Problem statement
Could you copy every line from the material below in which "objects" appears?

━━━━━━━━━━

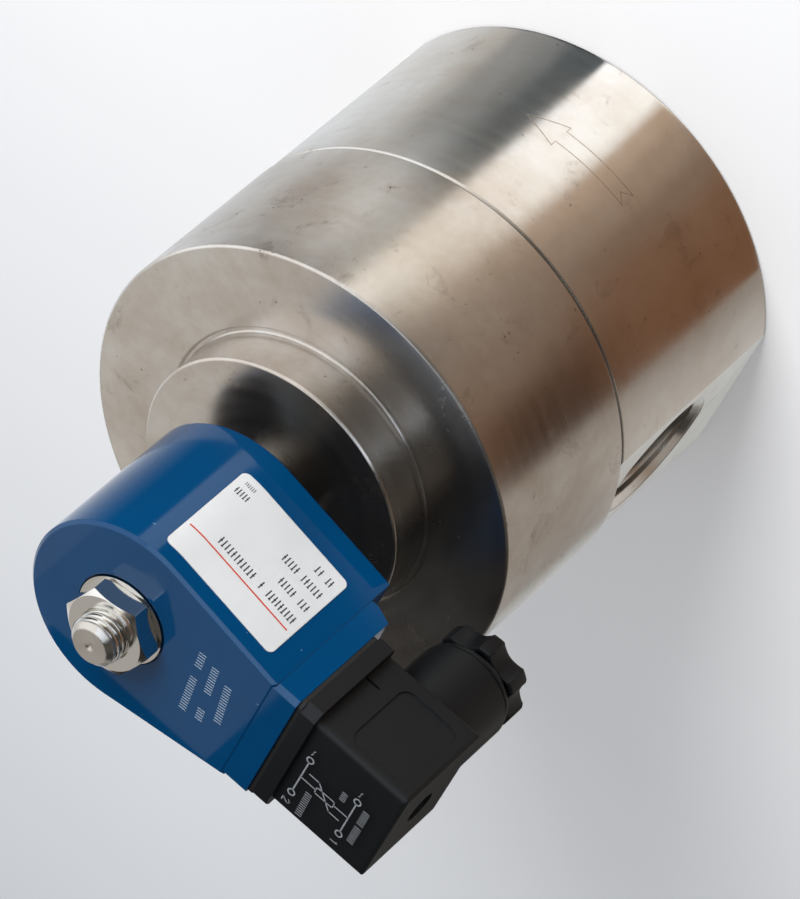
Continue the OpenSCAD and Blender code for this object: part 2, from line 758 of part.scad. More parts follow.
// Block of the housing, drawn from the flange outwards, with a bevelled end
module housing_block() {
  c = 0.7;
  w = housing_w / 2;
  h = housing_h / 2;
  difference() {
    linear_extrude(housing_l) round_rect(housing_w, housing_h, housing_round);
    for (s = [-1, 1]) {
      translate([s * w, 0, housing_l]) rotate([0, 45, 0])
        cube([sqrt(2) * c, housing_h + over, sqrt(2) * c], center = true);
      translate([0, s * h, housing_l]) rotate([45, 0, 0])
        cube([housing_w + over, sqrt(2) * c, sqrt(2) * c], center = true);
    }
  }
}

// Barrel under the housing with the threaded neck that the gland nut covers
module barrel_solid() {
  r = barrel_d / 2;
  collar_r = r - 0.4;
  neck_r = neck_d / 2;
  neck_foot = grommet_z + 1.5 - barrel_z;
  turned([[0, neck_foot], [neck_r - 0.5, neck_foot], [neck_r, neck_foot + 0.5], [neck_r, 0],
    [collar_r - 0.8, 0], [collar_r - 0.25, 0.25], [collar_r, 0.8], [collar_r, 1.5],
    [collar_r - 0.4, 1.7], [collar_r - 0.4, 2], [r, 2.3], [r, barrel_h + over],
    [0, barrel_h + over]]);
}

// Shallow panel on a side of the housing
module side_panel(s) {
  w = 15.9;
  h = 21;
  translate([-end_x + panel_margin + w / 2, s * (housing_w / 2 - panel_depth), housing_z + 0.7])
    rotate([-s * 90, 0, 0]) linear_extrude(panel_depth + over) round_rect(w, h, panel_round);
}

// Narrow latch slit beside the flange
module side_slit(s) {
  translate([-housing_x - 1.7, s * housing_w / 2, conn_z - slit_drop])
    cube([3.6, 1.6, 0.6], center = true);
}

module contact_carrier() {
  w = cavity_w - 2 * carrier_gap;
  h = cavity_h - 2 * carrier_gap;
  color([0.20, 0.20, 0.21]) on_connector(flange_x) difference() {
    translate([0, -housing_drop, 0]) linear_extrude(carrier_l) square([w, h], center = true);
    for (s = [-1, 1]) translate([s * blade_pitch / 2, 0, 0]) carrier_cell(0);
    translate([0, -earth_drop, 0]) carrier_cell(90);
    translate([0, 0, -over]) cylinder(d = screw_d + 0.4, h = carrier_l + 2 * over);
  }
}

// Room for one clamp, its screw and the blade that enters it
module carrier_cell(turn) {
  rotate([0, 0, turn]) {
    translate([0, 0, blade_l / 2 - gasket_t / 2])
      cube([blade_t + 0.4, blade_w + 0.4, blade_l + gasket_t], center = true);
    translate([0, 0, carrier_l - clamp_l / 2 + over / 2])
      cube([clamp_h + 0.1, clamp_w + 0.1, clamp_l + over + 0.1], center = true);
  }
}

// Places a child at each of the three contacts, X along the blade's thickness
module at_contacts() {
  on_connector(flange_x + carrier_l) {
    for (s = [-1, 1]) translate([s * blade_pitch / 2, 0, 0]) children();
    translate([0, -earth_drop, 0]) rotate([0, 0, 90]) children();
  }
}

module contact_clamps() {
  color([0.80, 0.66, 0.32]) at_contacts() difference() {
    translate([0, 0, -clamp_l / 2]) cube([clamp_h, clamp_w, clamp_l], center = true);
    translate([0, 0, -clamp_l - over]) cylinder(d = clamp_screw_d, h = clamp_l + 2 * over);
  }
}

module clamp_screws() {
  head_h = 1.2;
  color([0.75, 0.75, 0.74]) at_contacts() difference() {
    union() {
      translate([0, 0, -clamp_l + 0.6]) cylinder(d = clamp_screw_d - 2 * fit, h = clamp_l - 0.6);
      cylinder(d = clamp_screw_d + 1.6, h = head_h);
    }
    translate([0, 0, head_h]) cube([clamp_screw_d + 3, 0.7, 1], center = true);
  }
}

module centre_screw() {
  head_z = screw_seal_wire - pocket_depth;
  shank = end_x - pedestal_x + head_z + screw_grip - 1;
  color([0.78, 0.78, 0.77]) on_connector(end_x) translate([0, 0, head_z]) difference() {
    union() {
      cylinder(d = screw_head_d, h = screw_head_l);
      translate([0, 0, -shank]) cylinder(d = screw_d, h = shank + over / 2);
    }
    translate([0, 0, screw_head_l]) cube([screw_head_d + 1, 0.9, 1.6], center = true);
  }
}

module screw_seal() {
  w = screw_seal_wire;
  color([0.1, 0.1, 0.1]) on_connector(end_x)
    round_ring((screw_d + w) / 2 + 0.3, w, w / 2 - pocket_depth);
}

module gland_grommet() {
  color([0.12, 0.12, 0.12]) translate([-gland_x, 0, grommet_z])
    sleeve(gland_bore - 2 * fit, cable_d, grommet_h);
}

module gland_washer() {
  color([0.70, 0.70, 0.70]) translate([-gland_x, 0, gland_z + gland_floor])
    sleeve(gland_bore - 2 * fit, cable_d + 1, gland_washer_t);
}

// Skirted nut whose wall follows six lobes
module gland_nut() {
  color([0.12, 0.12, 0.12]) translate([-gland_x, 0, gland_z]) difference() {
    intersection() {
      linear_extrude(gland_h) lobed_outline(gland_waist_d / 2, gland_d / 2);
      turned([[0, 0], [gland_d / 2 - 1.2, 0], [gland_d / 2 - 0.3, 0.5], [gland_d / 2, 1.5],
        [gland_d / 2, gland_h], [0, gland_h]]);
    }
    translate([0, 0, gland_floor]) cylinder(d = neck_d + 2 * fit, h = gland_h);
    translate([0, 0, gland_h - 4]) linear_extrude(4 + over)
      lobed_outline(gland_waist_d / 2 - gland_wall + 0.4, gland_d / 2 - gland_wall);
    translate([0, 0, -over]) cylinder(d = cable_d + 1.6, h = gland_floor + 2 * over);
  }
}

// Disc of the tip radius with a broad flute between each two lobes, down to the waist radius
module lobed_outline(waist_r, tip_r) {
  flute_r = tip_r * 0.8;
  difference() {
    circle(r = tip_r);
    for (i = [0 : gland_lobes - 1]) rotate([0, 0, 360 * i / gland_lobes])
      translate([waist_r + flute_r, 0]) circle(r = flute_r);
  }
}

valve_body();
bonnet();
body_seal();
armature_tube();
tube_seal();
fixed_core();
piston();
piston_ring();
guide_ring();
seat_disc();
seat_retainer();
piston_spring();
plunger();
pilot_disc();
plunger_spring();
coil_seat_seal();
coil_washer();
coil_nut();
coil_housing();
bobbin();
copper_winding();
yoke_sleeve();
yoke_top_plate();
yoke_bottom_plate();
line_blades();
earth_blade();
rating_label();
connector_gasket();
connector_housing();
contact_carrier();
contact_clamps();
clamp_screws();
centre_screw();
screw_seal();
gland_grommet();
gland_washer();
gland_nut();
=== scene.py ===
import json
import math

import bpy
from mathutils import Matrix, Vector


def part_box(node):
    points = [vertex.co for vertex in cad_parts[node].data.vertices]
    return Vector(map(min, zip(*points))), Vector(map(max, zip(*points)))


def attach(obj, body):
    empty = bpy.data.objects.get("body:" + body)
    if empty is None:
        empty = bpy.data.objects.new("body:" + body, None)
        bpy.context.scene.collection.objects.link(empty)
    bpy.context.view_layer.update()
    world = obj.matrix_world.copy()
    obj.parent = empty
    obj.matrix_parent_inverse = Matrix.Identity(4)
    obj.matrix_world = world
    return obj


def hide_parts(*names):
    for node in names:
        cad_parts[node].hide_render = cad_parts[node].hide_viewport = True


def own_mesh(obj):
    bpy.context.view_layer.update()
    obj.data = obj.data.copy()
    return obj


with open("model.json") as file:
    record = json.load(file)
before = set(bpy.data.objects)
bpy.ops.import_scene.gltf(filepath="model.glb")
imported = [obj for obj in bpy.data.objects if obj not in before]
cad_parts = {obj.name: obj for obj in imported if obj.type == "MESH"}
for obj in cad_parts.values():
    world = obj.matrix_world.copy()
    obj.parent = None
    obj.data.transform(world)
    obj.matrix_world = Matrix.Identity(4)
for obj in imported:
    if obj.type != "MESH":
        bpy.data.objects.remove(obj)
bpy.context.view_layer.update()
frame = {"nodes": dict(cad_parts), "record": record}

MM = 0.001
nodes = frame["nodes"]


# Colour and nodes

def linear(code, level=1.0):
    """A hex sRGB colour as linear RGBA, times a level."""
    parts = [int(code[i:i + 2], 16) / 255 for i in (1, 3, 5)]
    parts = [c / 12.92 if c <= 0.04045 else ((c + 0.055) / 1.055) ** 2.4 for c in parts]
    return tuple(c * level for c in parts) + (1.0,)


def per_metre(size_mm):
    """How many cells of a pattern fit in a metre, from the size of one in mm."""
    return 1.0 / (size_mm * MM)


def add(tree, kind, inputs=None, stops=(), **settings):
    """Adds one node: its settings by name, its inputs by name or index, a ramp's stops by place.
    An input is a value, a socket or a node, whose first output is linked."""
    made = tree.nodes.new("ShaderNode" + kind)
    for key, value in settings.items():
        setattr(made, key, value)
    for i, (place, tone) in enumerate(stops):
        band = made.color_ramp.elements
        stop = band[i] if i < 2 else band.new(place)
        stop.position = place
        stop.color = tone if isinstance(tone, tuple) else (tone, tone, tone, 1.0)
    for key, value in (inputs or {}).items():
        if isinstance(value, bpy.types.Node):
            value = value.outputs[0]
        if isinstance(value, bpy.types.NodeSocket):
            tree.links.new(value, made.inputs[key])
        else:
            made.inputs[key].default_value = value
    return made


def blank(name):
    """A new material and its empty node tree."""
    made = bpy.data.materials.new(name)
    made.use_nodes = True
    made.node_tree.nodes.clear()
    return made, made.node_tree


# Materials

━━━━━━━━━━

Final answer
    empty = bpy.data.objects.get("body:" + body)
        empty = bpy.data.objects.new("body:" + body, None)
        bpy.context.scene.collection.objects.link(empty)
before = set(bpy.data.objects)
imported = [obj for obj in bpy.data.objects if obj not in before]
        bpy.data.objects.remove(obj)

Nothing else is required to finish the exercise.